To be done: The entries below contain a line with "for i, spec" and a line with "bpy.data.objects.remove(obj)". Quote exactly those two lines and all lines between them.

Dataset:
= = = =

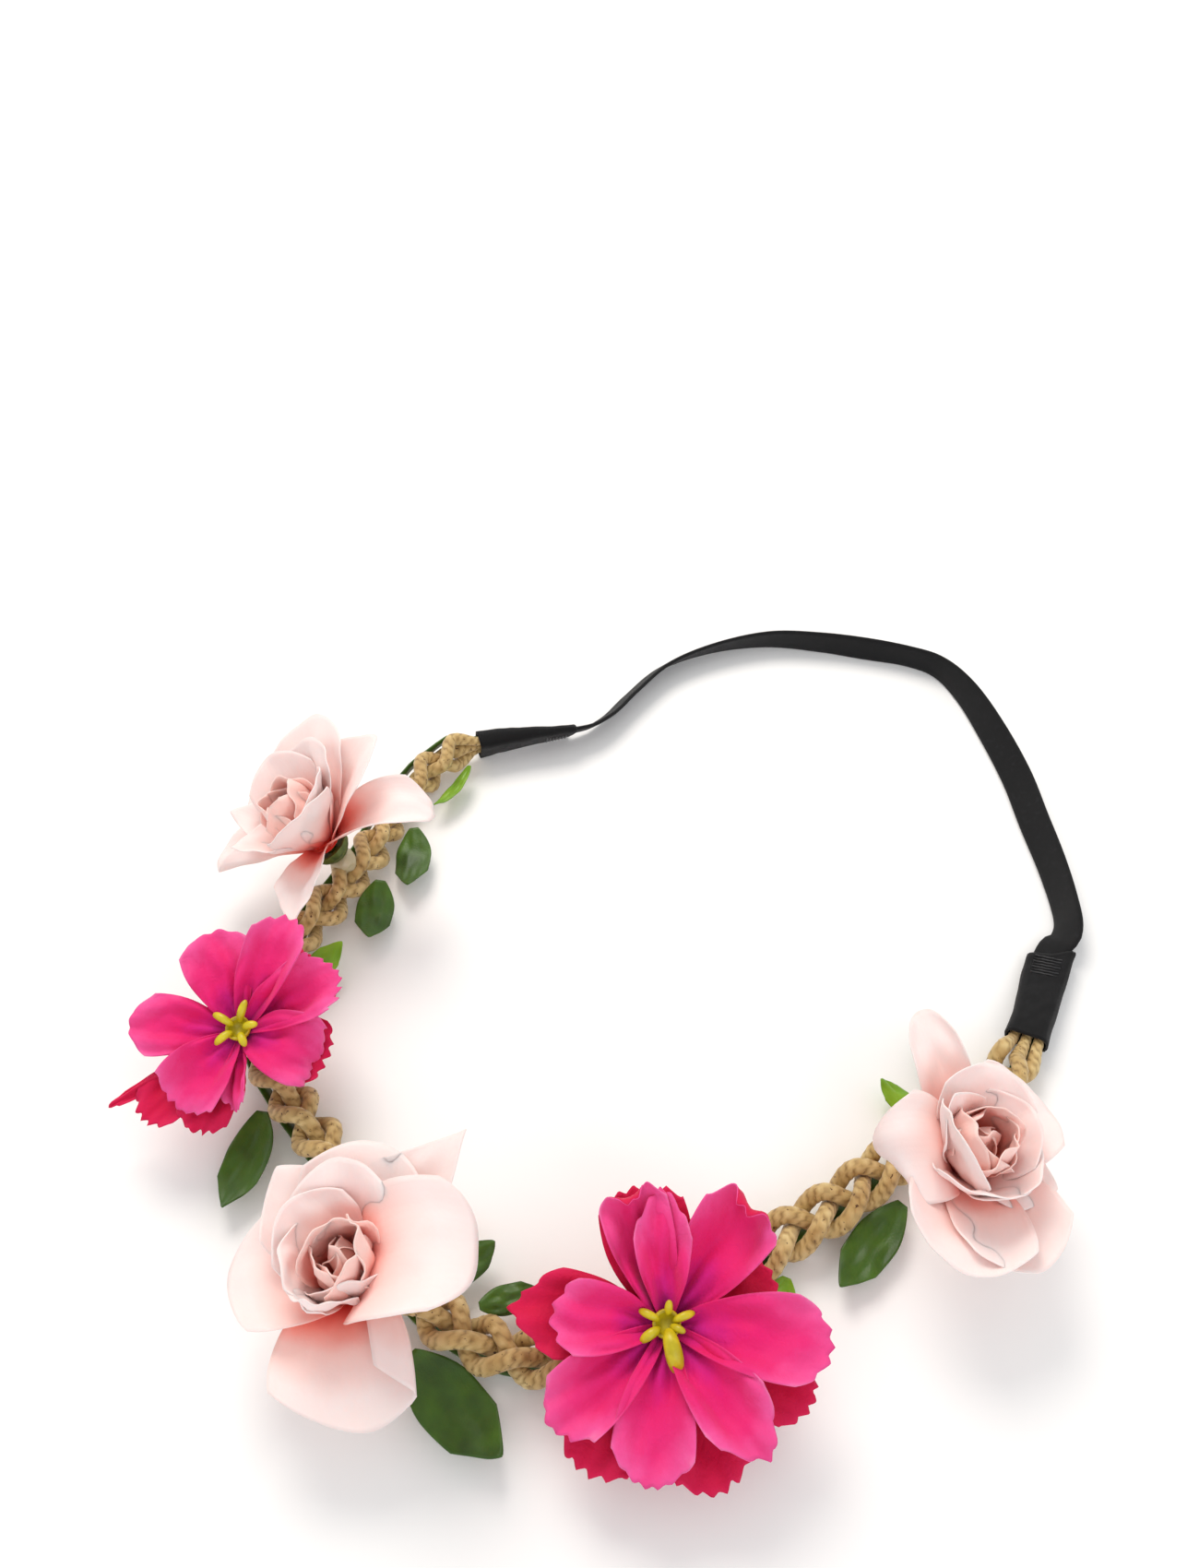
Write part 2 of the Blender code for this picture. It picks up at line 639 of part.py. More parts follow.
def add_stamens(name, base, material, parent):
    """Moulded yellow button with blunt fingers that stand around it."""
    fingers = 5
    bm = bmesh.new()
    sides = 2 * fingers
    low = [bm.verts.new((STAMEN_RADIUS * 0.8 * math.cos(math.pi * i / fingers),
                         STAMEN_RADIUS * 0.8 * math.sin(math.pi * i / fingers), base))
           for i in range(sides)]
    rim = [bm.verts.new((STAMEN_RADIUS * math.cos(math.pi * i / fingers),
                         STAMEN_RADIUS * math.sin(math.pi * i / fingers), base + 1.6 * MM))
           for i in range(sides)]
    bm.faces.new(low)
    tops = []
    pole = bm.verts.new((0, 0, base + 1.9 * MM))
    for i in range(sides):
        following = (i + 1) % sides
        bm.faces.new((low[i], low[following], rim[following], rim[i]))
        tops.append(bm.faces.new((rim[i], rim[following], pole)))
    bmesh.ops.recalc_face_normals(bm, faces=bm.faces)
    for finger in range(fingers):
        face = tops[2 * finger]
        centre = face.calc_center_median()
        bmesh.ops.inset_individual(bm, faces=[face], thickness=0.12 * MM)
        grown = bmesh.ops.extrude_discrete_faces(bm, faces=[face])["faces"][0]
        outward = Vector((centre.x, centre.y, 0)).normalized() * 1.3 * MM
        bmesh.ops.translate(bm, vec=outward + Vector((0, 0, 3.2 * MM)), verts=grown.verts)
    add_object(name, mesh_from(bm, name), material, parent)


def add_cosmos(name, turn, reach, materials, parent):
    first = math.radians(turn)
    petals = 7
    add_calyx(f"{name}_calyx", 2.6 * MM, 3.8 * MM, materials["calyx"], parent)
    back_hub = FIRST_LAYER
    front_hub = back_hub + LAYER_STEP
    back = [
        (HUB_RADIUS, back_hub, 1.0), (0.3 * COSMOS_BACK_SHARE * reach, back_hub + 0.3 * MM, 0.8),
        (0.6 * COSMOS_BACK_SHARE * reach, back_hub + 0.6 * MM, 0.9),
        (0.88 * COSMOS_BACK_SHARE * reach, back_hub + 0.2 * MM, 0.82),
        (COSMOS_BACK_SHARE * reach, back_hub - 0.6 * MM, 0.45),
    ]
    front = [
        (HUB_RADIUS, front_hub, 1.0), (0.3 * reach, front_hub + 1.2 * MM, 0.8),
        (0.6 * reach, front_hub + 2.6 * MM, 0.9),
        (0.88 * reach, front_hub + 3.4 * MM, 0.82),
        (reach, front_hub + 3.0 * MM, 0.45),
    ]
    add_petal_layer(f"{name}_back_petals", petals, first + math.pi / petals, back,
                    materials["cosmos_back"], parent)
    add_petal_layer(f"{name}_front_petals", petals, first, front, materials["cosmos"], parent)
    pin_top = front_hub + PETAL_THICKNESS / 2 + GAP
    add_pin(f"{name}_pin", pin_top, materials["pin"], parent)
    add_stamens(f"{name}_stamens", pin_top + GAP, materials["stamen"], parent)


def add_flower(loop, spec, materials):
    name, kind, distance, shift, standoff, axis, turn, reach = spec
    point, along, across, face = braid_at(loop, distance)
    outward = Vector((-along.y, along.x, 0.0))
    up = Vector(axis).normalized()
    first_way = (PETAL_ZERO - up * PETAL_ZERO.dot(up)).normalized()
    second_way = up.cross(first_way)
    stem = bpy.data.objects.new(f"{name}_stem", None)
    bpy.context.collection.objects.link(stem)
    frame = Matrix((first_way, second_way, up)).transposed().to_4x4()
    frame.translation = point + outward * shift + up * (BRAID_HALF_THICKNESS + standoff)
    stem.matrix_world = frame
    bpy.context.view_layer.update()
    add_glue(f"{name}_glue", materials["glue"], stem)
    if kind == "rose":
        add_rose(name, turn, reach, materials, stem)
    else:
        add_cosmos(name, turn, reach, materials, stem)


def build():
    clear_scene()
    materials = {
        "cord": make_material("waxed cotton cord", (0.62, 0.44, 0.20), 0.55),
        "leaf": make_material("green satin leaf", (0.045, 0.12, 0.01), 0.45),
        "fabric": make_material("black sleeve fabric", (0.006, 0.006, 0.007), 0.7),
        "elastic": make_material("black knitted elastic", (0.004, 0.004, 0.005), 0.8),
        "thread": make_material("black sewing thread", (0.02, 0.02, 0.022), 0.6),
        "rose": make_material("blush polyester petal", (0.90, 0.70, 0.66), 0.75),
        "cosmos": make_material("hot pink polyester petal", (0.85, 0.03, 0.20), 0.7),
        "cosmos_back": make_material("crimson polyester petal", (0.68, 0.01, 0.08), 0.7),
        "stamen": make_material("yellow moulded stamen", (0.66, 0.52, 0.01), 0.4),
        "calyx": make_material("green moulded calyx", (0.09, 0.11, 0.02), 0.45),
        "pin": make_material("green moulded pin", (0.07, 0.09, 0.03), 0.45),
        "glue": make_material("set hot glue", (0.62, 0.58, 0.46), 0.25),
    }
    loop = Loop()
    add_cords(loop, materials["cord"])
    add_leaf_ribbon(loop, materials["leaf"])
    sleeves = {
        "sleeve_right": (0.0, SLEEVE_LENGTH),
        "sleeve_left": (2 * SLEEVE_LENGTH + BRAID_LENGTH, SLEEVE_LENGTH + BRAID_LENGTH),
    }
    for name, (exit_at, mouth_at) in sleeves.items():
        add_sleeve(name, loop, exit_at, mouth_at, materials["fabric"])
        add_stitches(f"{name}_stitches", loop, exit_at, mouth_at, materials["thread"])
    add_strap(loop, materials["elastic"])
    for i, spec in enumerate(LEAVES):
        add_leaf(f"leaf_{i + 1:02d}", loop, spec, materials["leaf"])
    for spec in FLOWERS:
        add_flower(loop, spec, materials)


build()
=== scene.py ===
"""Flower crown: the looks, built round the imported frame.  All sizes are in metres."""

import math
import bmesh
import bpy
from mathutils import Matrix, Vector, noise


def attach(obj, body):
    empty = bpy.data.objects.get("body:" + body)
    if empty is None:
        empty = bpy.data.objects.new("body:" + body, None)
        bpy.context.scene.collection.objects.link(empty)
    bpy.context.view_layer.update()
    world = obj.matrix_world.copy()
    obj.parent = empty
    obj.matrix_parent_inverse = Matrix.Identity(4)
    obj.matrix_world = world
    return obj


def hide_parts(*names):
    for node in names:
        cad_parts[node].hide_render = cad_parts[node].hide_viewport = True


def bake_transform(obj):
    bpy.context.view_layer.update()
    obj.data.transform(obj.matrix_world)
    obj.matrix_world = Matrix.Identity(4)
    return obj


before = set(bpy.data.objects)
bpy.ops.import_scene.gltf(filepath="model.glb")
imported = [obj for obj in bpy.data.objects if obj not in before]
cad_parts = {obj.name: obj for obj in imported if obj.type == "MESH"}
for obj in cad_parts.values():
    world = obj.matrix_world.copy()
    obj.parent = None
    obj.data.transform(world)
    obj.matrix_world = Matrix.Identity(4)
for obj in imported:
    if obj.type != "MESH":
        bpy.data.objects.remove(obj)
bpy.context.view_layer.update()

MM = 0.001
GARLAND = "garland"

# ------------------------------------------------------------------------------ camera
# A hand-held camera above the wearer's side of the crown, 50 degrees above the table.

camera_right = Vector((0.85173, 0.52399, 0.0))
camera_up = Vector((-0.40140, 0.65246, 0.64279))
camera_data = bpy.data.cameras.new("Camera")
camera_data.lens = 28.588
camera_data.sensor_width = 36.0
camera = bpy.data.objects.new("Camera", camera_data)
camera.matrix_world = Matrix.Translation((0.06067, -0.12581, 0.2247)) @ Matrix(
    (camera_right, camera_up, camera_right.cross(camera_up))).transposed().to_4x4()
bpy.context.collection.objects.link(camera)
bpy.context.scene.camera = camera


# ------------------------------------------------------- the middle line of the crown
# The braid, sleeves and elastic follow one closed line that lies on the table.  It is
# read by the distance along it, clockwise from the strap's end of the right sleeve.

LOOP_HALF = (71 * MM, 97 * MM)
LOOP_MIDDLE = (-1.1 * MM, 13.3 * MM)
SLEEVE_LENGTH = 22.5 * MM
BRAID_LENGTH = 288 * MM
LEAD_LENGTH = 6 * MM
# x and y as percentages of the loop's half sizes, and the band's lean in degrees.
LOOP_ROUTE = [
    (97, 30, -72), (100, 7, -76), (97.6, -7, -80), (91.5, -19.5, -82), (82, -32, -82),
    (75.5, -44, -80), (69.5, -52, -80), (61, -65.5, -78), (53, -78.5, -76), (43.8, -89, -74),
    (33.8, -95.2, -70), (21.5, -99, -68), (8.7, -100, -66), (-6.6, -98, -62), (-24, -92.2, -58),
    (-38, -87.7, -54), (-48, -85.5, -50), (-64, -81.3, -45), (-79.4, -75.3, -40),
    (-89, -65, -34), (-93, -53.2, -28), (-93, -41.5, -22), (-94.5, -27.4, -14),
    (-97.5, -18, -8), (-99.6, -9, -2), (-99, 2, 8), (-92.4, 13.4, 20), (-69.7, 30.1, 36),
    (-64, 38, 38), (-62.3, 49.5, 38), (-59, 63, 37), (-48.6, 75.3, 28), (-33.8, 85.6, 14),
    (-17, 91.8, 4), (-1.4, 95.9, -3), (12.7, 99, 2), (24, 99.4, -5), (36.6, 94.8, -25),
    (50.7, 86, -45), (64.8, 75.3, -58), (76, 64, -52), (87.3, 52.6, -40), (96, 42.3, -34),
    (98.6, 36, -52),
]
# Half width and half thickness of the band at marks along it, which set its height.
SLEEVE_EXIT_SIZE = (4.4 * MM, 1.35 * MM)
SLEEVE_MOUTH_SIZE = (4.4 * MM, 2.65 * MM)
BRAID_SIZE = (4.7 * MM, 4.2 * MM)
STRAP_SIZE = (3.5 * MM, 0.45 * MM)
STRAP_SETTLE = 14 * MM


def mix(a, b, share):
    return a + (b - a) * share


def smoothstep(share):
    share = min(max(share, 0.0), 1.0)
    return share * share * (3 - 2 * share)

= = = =

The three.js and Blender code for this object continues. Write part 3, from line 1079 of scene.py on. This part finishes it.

= = = =

Result of the exercise:
    for i, spec in enumerate(LEAVES):
        add_leaf(f"leaf_{i + 1:02d}", loop, spec, materials["leaf"])
    for spec in FLOWERS:
        add_flower(loop, spec, materials)


build()
=== scene.py ===
"""Flower crown: the looks, built round the imported frame.  All sizes are in metres."""

import math
import bmesh
import bpy
from mathutils import Matrix, Vector, noise


def attach(obj, body):
    empty = bpy.data.objects.get("body:" + body)
    if empty is None:
        empty = bpy.data.objects.new("body:" + body, None)
        bpy.context.scene.collection.objects.link(empty)
    bpy.context.view_layer.update()
    world = obj.matrix_world.copy()
    obj.parent = empty
    obj.matrix_parent_inverse = Matrix.Identity(4)
    obj.matrix_world = world
    return obj


def hide_parts(*names):
    for node in names:
        cad_parts[node].hide_render = cad_parts[node].hide_viewport = True


def bake_transform(obj):
    bpy.context.view_layer.update()
    obj.data.transform(obj.matrix_world)
    obj.matrix_world = Matrix.Identity(4)
    return obj


before = set(bpy.data.objects)
bpy.ops.import_scene.gltf(filepath="model.glb")
imported = [obj for obj in bpy.data.objects if obj not in before]
cad_parts = {obj.name: obj for obj in imported if obj.type == "MESH"}
for obj in cad_parts.values():
    world = obj.matrix_world.copy()
    obj.parent = None
    obj.data.transform(world)
    obj.matrix_world = Matrix.Identity(4)
for obj in imported:
    if obj.type != "MESH":
        bpy.data.objects.remove(obj)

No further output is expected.